The Victoria History of the Counties of England – Berkshire notes “The occupation of the inhabitants is mainly agricultural, but there are brick-yards and a large wheelwright’s business in the parish.” 

During the latter half of the nineteenth century and the first half of the twentieth century brick-making was an important industry in east Berkshire taking advantage of local clay deposits, some of particularly fine quality. An important brickmaking company was Thomas Lawrence and Sons. Thomas Lawrence purchased the clay deposits in Gough’s Lane, Warfield in about 1860. Lawrence’s circular of 1893 shows that by then they had works at Swinley, Easthampstead, Warfield and Pinewood and were making 12 million bricks per year, with their T.L.B. (Thomas Lawrence, Bracknell) trademark. T.L.B. bricks were used in buildings in many parts of the UK and abroad. Notable buildings built using them included Westminster Cathedral, Royal Holloway College, and Madame Tussauds. Although the other works had closed over the years Lawrence’s Warfield works continued in production until the late 1980s making award-winning hand-made facing and specialist gauged bricks for window heads and arches. The closure of Lawrence’s Warfield works brought an end to brickmaking in the area. 

The wheelwright’s business was Bowyer and Son, which in the early 1900s had existed for over a century and the last carriage was worked on in the 1950s. Bowyer’s made a wide range of wheeled vehicles including four-wheeled farm and timber wagons, two-wheeled farm carts, vans and delivery vehicles for commercial merchants and carriages and governess cars for the larger houses in the area. 

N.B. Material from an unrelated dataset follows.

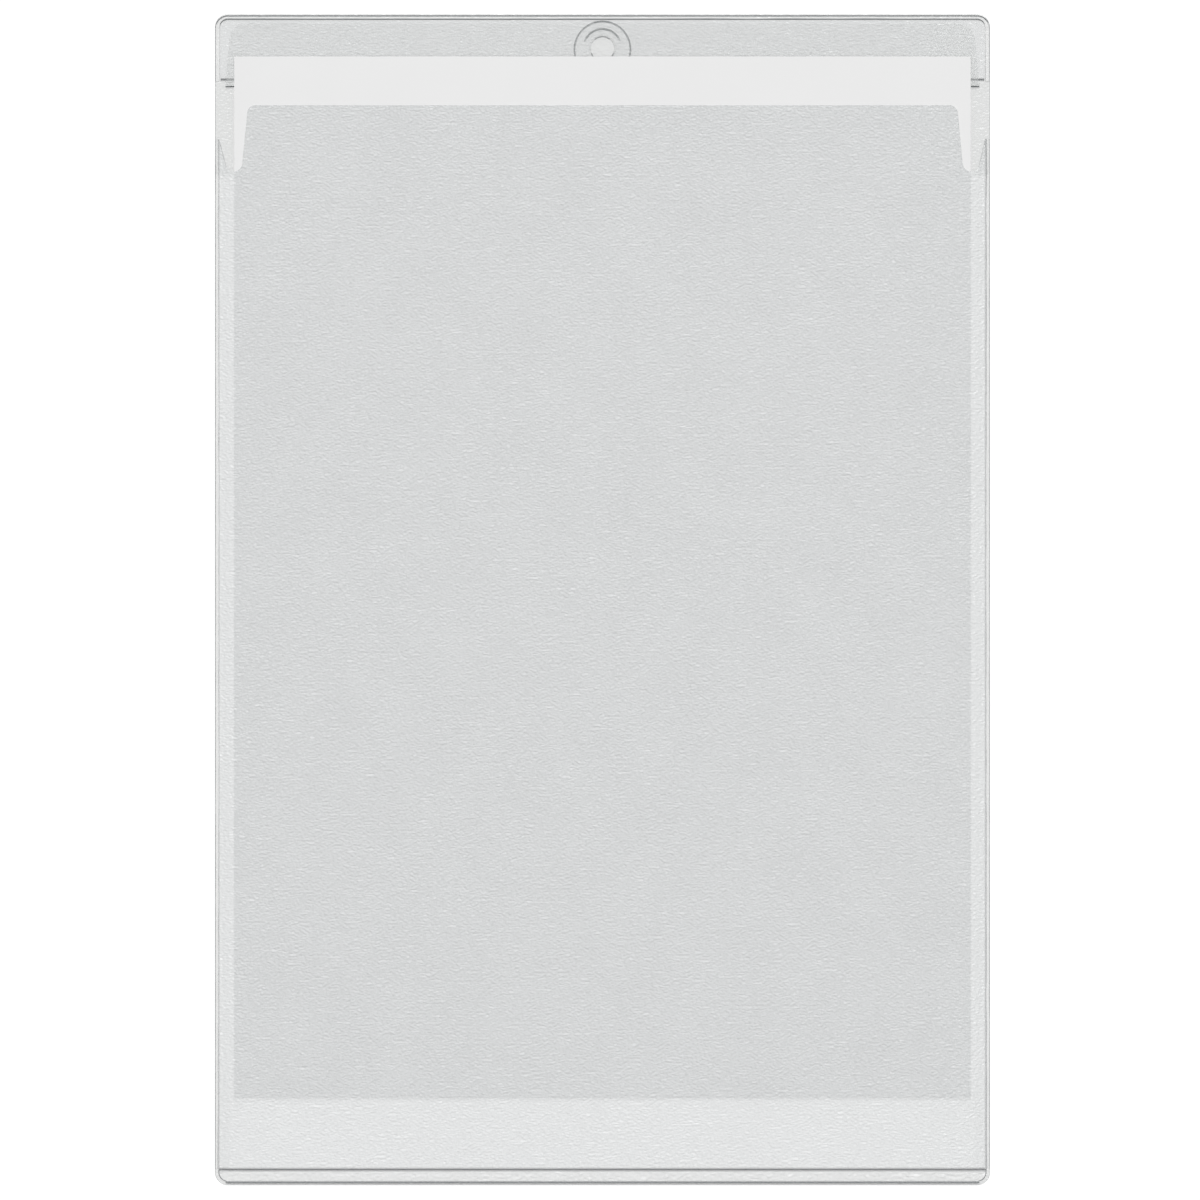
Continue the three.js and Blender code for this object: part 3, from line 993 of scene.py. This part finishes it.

Once Bracknell was created as an ecclesiastical parish in 1851 it became more urbanised, while Warfield remained mainly agricultural. An area of the land at the northern end of Warfield, however changed from basic food production when, after the end of WWI, the newly formed ICI bought Jealott’s Hill Farm as a centre for agricultural research and demonstration. ICI’s influence expanded over the years with the fields of Moss End and Malt Hill farms and others in the area being used on a short term basis (often for just one crop) latterly under the name of Syngenta.